The audit-based platform supports these varying requirements by tracking actual conformance status rather than scan scores. Progress reports can document which WCAG success criteria have been validated and which require additional work. This maps directly to compliance requirements rather than creating artificial metrics.
VPAT generation features extract conformance status from the current audit data. As teams validate more issues, the VPAT reflects improved conformance levels. This connects remediation work directly to procurement documentation without manual transfer of data.
Scaling Across Multiple Projects
Organizations managing accessibility for multiple websites, applications, or digital products need platforms that handle portfolio-level tracking. The Tracker platform allows separate projects for each digital asset while providing dashboard views across all properties.
Portfolio analytics show which WCAG criteria appear most frequently across projects, where teams consistently struggle, and how overall conformance progresses. This information helps organizations identify systemic issues in development processes or areas where additional training would improve outcomes.
Each project maintains its own audit data, team assignments, and progress tracking. Developers can filter to see only their assigned issues across all projects or focus on work for specific applications.
Foundation Determines Success
Projects built on incomplete data produce incomplete results. Organizations using scan-based platforms work through flagged issues while missing the majority of WCAG requirements. The foundation determines whether teams can reach actual conformance or only address a fraction of accessibility issues.
Audit services provide the complete data foundation. Audit-based platforms organize that data into actionable workflow. Integrated tools like Tracker AI accelerate remediation. Status tracking and validation create compliance documentation. This combination forms the service and platform foundation that accessibility projects require.
Without proper foundation, teams cannot track true progress toward WCAG conformance. With audit-based tools supporting comprehensive workflow, organizations can efficiently move from audit completion through full conformance achievement.
Frequently Asked Questions
Why do accessibility projects need audit services instead of automated scans?
Automated scans reliably flag only 13% of WCAG 2.2 AA success criteria. The remaining 87% require manual evaluation through screen reader testing, keyboard testing, and expert review. Projects built on scan results track incomplete data and cannot verify actual WCAG conformance. Comprehensive audits provide the complete issue identification that projects require.
What makes a platform audit-based versus scan-based?
Audit-based platforms accept comprehensive audit reports and extract all issue data for tracking. Scan-based platforms generate their own automated scans and base all analytics on those limited results. The distinction determines whether your progress tracking reflects actual WCAG conformance or only addresses the small percentage of issues that scans detect.
How does workflow integration improve remediation efficiency?
Integrated workflow keeps all project work in one location. Developers view issues, access AI guidance, mark completion, and request validation without switching between tools or communication channels. This eliminates coordination overhead and focuses team effort on fixing issues rather than managing project logistics.
Can audit-based platforms support ADA and European Accessibility Act compliance?
Audit-based platforms track progress toward full WCAG conformance, which forms the technical foundation for both ADA and EAA requirements.
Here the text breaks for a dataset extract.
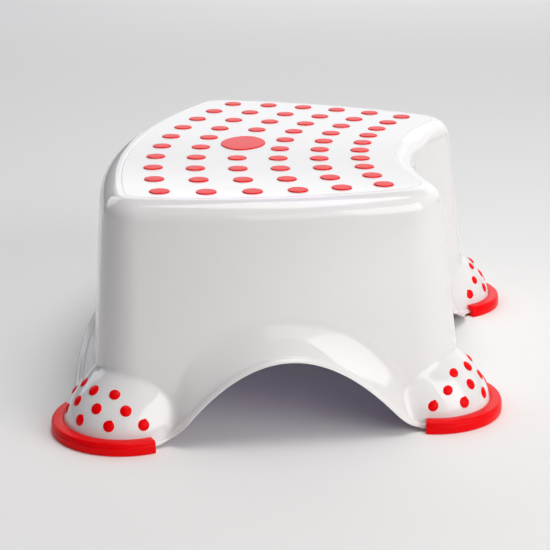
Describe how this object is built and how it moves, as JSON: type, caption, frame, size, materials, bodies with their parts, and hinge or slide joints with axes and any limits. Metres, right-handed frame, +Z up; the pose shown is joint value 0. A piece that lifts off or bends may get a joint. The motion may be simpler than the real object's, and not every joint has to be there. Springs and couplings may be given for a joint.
{
  "type": "step stool",
  "caption": "Low one-step stool: a hollow moulded shell with arched sides on domed feet, soft round grips on its tread and soft rims round its feet.",
  "frame": {"origin": "on the floor at the middle of the footprint", "axes": "+X along the length, +Z up; the long bowed edge faces -Y and the hollow edge faces +Y"},
  "size_m": [0.407, 0.2805, 0.1408],
  "materials": {
    "white_plastic": "smooth glossy injection-moulded polypropylene",
    "red_grip": "satin thermoplastic rubber moulded onto the shell"
  },
  "bodies": {
    "root": {"shell": "white_plastic", "centre_oval": "red_grip", "tread_dots_1": "red_grip", "tread_dots_2": "red_grip", "tread_dots_3": "red_grip", "tread_dots_4": "red_grip", "tread_dots_5": "red_grip", "tread_dots_6": "red_grip", "rim_front_right": "red_grip", "rim_front_left": "red_grip", "rim_back_right": "red_grip", "rim_back_left": "red_grip", "foot_dots_front_right": "red_grip", "foot_dots_front_left": "red_grip", "foot_dots_back_right": "red_grip", "foot_dots_back_left": "red_grip"}
  },
  "joints": []
}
The platform generates documentation showing validated fixes, completion timelines, and current conformance status. This evidence demonstrates ongoing compliance efforts and provides records for regulatory requirements.
Why does prioritization matter for accessibility projects?
WCAG conformance requires addressing all success criteria, but teams benefit from strategic sequencing. Prioritization by legal risk addresses issues most frequently cited in lawsuits first. Prioritization by user impact fixes the most significant barriers early. Both approaches help teams deliver meaningful improvements while working toward complete conformance.